Arc Universities

Anglia Ruskin University (ARU) has won a €5million grant to lead an ambitious research project to investigate how local initiatives, bringing together individuals and businesses, can play a role in meeting climate change targets.

The five-year SHARED GREEN DEAL project will officially begin on 1 February 2022 and is being funded by the EU’s Horizon2020 scheme.  The research is intended to assist the EU in reaching its target of climate neutrality by 2050.

Dr Rosie Robison and Dr Chris Foulds from ARU’s Global Sustainability Institute will co-ordinate the 22 partner institutions from across Europe, who together will examine the role social sciences can play in helping countries dramatically reduce their carbon emissions as part of the European Green Deal.  SHARED GREEN DEAL is one of only two research projects, out of 117 submissions, to receive funding under one of the Green Deal Horizon2020 calls.

Much of the recent focus on tackling climate change has centred on green technology development.  SHARED GREEN DEAL, however, will involve 24 separate ‘social experiments’ – taking place in neighbourhoods across Europe – looking at how organisations and individuals can work together to make our daily lives more sustainable.

In the UK, an experiment is planned to explore how local knowledge networks, which share information and skills between citizens and professionals, can help achieve the major renovations needed to future-proof Britain’s leaky buildings.

The project will work directly with families in fuel poverty, as well as with schools, housing associations and businesses.  Skill-sharing workshops, toolkits for other local networks, and accessible training videos will be developed which especially focus on sharing energy-saving know-how between generations.

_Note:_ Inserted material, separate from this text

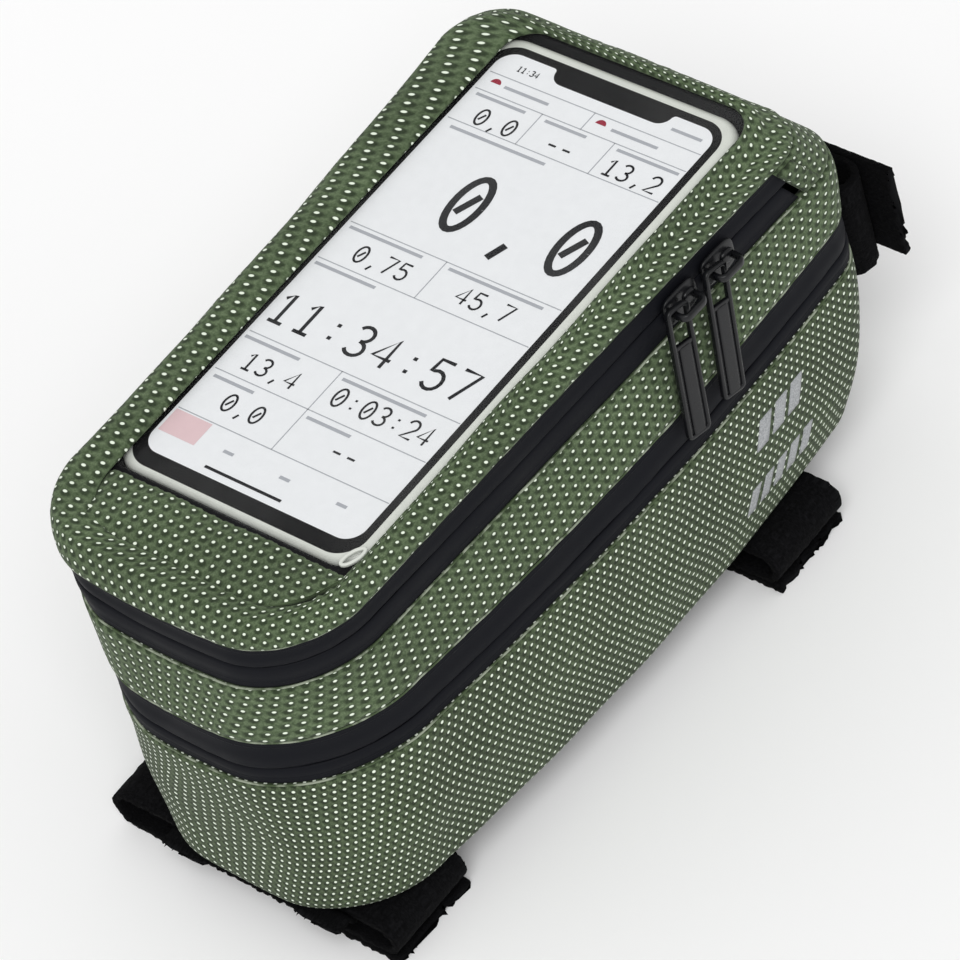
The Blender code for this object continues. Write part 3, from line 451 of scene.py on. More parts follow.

The pledge that no person or place is left behind during the transition to a low carbon society is a key part of the European Green Deal, and diversity and inclusivity will be at the heart of SHARED GREEN DEAL to ensure disadvantaged and vulnerable social groups are supported with the changes taking place.

Dr Rosie Robison, an Associate Professor at ARU and the Geography President of the British Science Association, said:

“SHARED GREEN DEAL is geared towards meeting the EU’s target of climate neutrality by 2050, and because of the enormous importance of this target, the European Commission is taking a close interest in the project. The UK is also committed to net zero by 2050, so the lessons from the project are directly relevant nationally.

“It’s also deliberately spanning a large number of areas – many more than research projects traditionally include under one umbrella.  It covers mobility, energy efficiency, renewables, biodiversity, food, and the circular economy, as well as climate action and pollution.  In total, there are 19 different social science and humanities disciplines involved.”

Dr Chris Foulds, Associate Professor at ARU, added

“Through the development of effective new strategies, our project aims to deliver positive changes in actions and achieve long-term buy-in from individuals, communities, and organisations.  The findings from the project will be shared with a range of stakeholders, including policymakers and civil society across Europe.”